§ The problem
Please quote exactly the lines below from the line containing "hide_parts(node)" to the line containing "place), 0.0006, 1)", both lines included, and nothing else.

· · · · · · ·

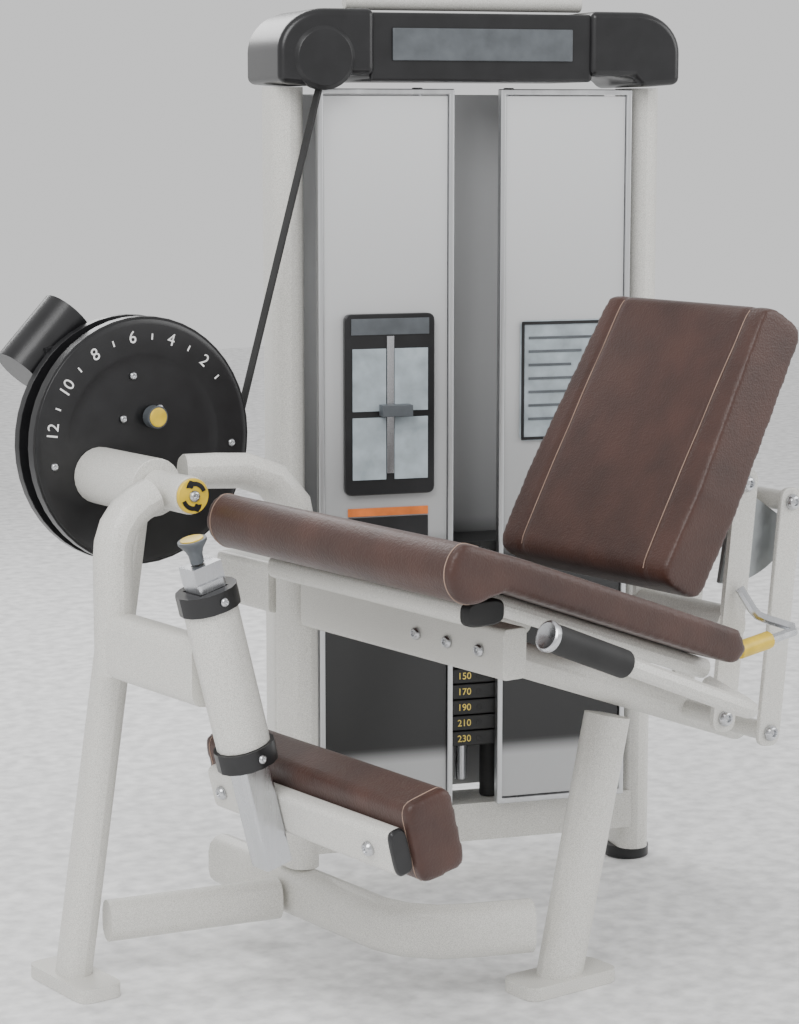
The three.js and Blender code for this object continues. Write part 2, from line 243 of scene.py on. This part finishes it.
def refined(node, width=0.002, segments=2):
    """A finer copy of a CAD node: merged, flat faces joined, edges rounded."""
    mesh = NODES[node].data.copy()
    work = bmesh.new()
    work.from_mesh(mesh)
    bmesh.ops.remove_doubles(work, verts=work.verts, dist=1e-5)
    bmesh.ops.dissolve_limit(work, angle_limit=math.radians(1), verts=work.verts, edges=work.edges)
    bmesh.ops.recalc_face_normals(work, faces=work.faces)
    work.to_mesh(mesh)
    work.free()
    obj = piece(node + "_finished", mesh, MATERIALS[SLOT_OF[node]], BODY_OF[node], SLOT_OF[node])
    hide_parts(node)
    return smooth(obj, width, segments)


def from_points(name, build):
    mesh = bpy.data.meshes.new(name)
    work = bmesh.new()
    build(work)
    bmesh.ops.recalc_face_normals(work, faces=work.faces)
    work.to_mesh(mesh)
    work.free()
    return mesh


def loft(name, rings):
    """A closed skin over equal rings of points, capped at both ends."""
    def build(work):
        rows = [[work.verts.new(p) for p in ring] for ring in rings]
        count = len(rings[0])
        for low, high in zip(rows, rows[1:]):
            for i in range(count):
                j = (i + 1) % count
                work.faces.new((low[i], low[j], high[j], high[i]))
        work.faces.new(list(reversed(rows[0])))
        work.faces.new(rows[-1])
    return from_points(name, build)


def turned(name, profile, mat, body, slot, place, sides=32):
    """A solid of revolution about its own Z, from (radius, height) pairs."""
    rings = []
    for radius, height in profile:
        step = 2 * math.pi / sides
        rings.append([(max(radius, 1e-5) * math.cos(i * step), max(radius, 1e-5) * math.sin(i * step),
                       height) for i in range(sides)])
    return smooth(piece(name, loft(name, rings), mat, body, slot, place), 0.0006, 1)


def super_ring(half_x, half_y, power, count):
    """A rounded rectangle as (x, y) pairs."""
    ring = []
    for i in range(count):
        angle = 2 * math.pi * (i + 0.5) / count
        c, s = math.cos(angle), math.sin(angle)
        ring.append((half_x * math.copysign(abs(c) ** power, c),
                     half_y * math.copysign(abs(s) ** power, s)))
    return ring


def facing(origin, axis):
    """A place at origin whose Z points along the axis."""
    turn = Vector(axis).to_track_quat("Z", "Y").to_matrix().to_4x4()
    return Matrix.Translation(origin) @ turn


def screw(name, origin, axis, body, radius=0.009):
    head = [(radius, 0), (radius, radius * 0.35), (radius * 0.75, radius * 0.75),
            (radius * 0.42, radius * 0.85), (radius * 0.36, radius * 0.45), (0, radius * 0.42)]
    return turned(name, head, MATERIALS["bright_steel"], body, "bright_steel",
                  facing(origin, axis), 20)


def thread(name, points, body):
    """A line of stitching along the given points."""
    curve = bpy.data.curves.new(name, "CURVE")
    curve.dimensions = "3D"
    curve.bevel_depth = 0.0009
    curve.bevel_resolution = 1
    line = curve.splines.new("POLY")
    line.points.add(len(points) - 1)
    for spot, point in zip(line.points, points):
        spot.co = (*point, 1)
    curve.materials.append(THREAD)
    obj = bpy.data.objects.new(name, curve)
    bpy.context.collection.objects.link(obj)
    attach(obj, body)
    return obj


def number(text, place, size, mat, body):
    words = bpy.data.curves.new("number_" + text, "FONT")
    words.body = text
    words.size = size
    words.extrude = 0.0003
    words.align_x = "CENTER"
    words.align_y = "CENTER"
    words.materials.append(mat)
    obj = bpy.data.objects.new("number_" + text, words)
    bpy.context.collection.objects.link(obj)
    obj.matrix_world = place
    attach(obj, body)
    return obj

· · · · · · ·

§ Exercise result
    hide_parts(node)
    return smooth(obj, width, segments)


def from_points(name, build):
    mesh = bpy.data.meshes.new(name)
    work = bmesh.new()
    build(work)
    bmesh.ops.recalc_face_normals(work, faces=work.faces)
    work.to_mesh(mesh)
    work.free()
    return mesh


def loft(name, rings):
    """A closed skin over equal rings of points, capped at both ends."""
    def build(work):
        rows = [[work.verts.new(p) for p in ring] for ring in rings]
        count = len(rings[0])
        for low, high in zip(rows, rows[1:]):
            for i in range(count):
                j = (i + 1) % count
                work.faces.new((low[i], low[j], high[j], high[i]))
        work.faces.new(list(reversed(rows[0])))
        work.faces.new(rows[-1])
    return from_points(name, build)


def turned(name, profile, mat, body, slot, place, sides=32):
    """A solid of revolution about its own Z, from (radius, height) pairs."""
    rings = []
    for radius, height in profile:
        step = 2 * math.pi / sides
        rings.append([(max(radius, 1e-5) * math.cos(i * step), max(radius, 1e-5) * math.sin(i * step),
                       height) for i in range(sides)])
    return smooth(piece(name, loft(name, rings), mat, body, slot, place), 0.0006, 1)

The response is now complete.